The Enduring Challenge of Real Numbers
The classic paper 'What Every Computer Scientist Should Know About Floating-Point Arithmetic' zeroes in on a fundamental challenge in computing: how to accurately represent the infinite range of real numbers using a finite number of bits. Unlike integers, which have exact binary forms within a given range, most real numbers cannot be stored precisely. This fundamental limitation ripples through scientific simulations, financial calculations, computer graphics, and machine learning, often leading to unexpected pitfalls.
Neglecting floating-point nuances can lead developers down a rabbit hole of subtle, elusive bugs. These errors lead to incorrect results, system instability, or even serious failures. The 1991 paper emerged as the IEEE 754 standard for floating-point arithmetic gained widespread adoption, serving as an indispensable guide for a generation of computer scientists seeking to understand its intricacies and practical implications.
The Ins and Outs of Floating-Point (and Its Quirks)
At its heart, floating-point arithmetic leverages a structure akin to scientific notation, breaking numbers into a mantissa (significant digits) and an exponent (magnitude). While familiar from decimal systems, the binary implementation introduces unique challenges due to finite bit allocation.
The inherent challenge arises from the finite number of bits allocated for both the mantissa and exponent. Because of this finite precision, many real numbers—particularly those with non-terminating binary expansions, like 0.1 in decimal—cannot be stored exactly. Instead, they're approximated to the nearest representable floating-point number.
To grasp this, consider a ruler marked only at every inch, half-inch, and quarter-inch. Measuring 1/3 of an inch becomes an approximation, perhaps 'closer to 1/4 inch.' Floating-point arithmetic operates on this same principle, but with binary fractions. When calculations involve these approximations, small errors build up, leading to results that aren't mathematically exact.
Operations like adding or subtracting numbers of vastly different sizes can also cause precision loss. The smaller number's significant digits effectively get "swallowed" by the larger one.
Floating-Point in Practice: The IEEE 754 Standard
The impact of floating-point arithmetic is felt across various domains. In financial systems, for example, using floating-point numbers for currency can cause rounding errors that build up over many transactions, leading to discrepancies. This is why financial applications often use fixed-point arithmetic or integer-based representations for money, where exact precision is essential.
Scientific computing, too, is rife with floating-point challenges. Simulations with complex physics or large datasets can see small errors in intermediate steps propagate and amplify. This can lead to inaccurate predictions in climate models, structural engineering analyses, or drug discovery. Computer graphics relies heavily on floating-point for rendering positions, colors, and transformations, where precision errors can show up as visual artifacts or "jitter."

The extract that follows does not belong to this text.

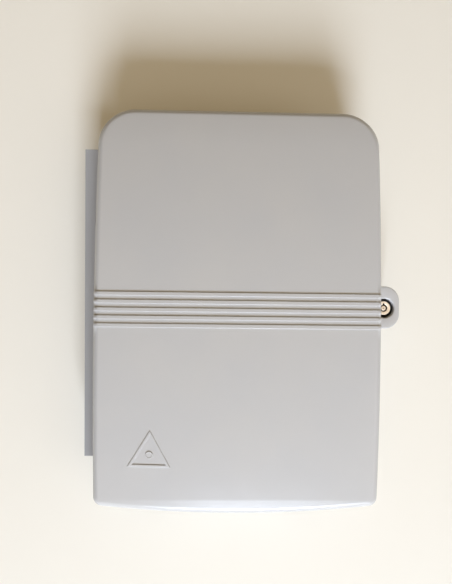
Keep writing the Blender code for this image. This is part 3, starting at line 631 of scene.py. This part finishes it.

To bring order to this complexity, the IEEE 754 standard, established in 1985 and updated in 2008, provides a consistent framework for floating-point arithmetic across diverse computer systems. It defines formats for single-precision (32-bit) and double-precision (64-bit) numbers, plus rules for rounding, infinities, and "Not a Number" (NaN) values. This standardization marked a monumental leap forward, ensuring consistent results across systems. The 1991 paper, published just a few years after the 1985 standard, proved instrumental in demystifying its intricacies and practical implications for a computing community then grappling with its widespread adoption.
Mastering Numerical Precision in Today's Tech Landscape
Even in modern computing, the insights from the 1991 paper remain profoundly relevant. While hardware has improved greatly, the basic limits of floating-point representation remain. Developers should prioritize numerical stability when designing algorithms, particularly in fields like machine learning where models are highly sensitive to the precision of weights and biases.
A crucial practice is to always remember that floating-point numbers are approximations, which means direct equality comparisons (like if (a == b)) should be avoided in favor of checking if numbers are 'close enough' within an acceptable epsilon. Equally important is selecting the appropriate data types for the task at hand. Furthermore, cultivating an awareness of error propagation is key; in long chains of calculations, small errors can build up, necessitating careful consideration of the order of operations and the use of numerical methods that minimize error. Finally, rigorous testing remains indispensable, with unit tests specifically designed to check for numerical stability and precision issues, particularly at edge cases.
From quantum simulations to large-scale data analytics, as computing tackles increasingly complex problems, the wisdom embedded in foundational texts like 'What every computer scientist should know about floating-point arithmetic' remains crucial for sound practice. Ultimately, mastering floating-point arithmetic isn't about eradicating errors, but about developing the foresight and tools to understand, anticipate, and mitigate their impact, ensuring the reliability of our digital world.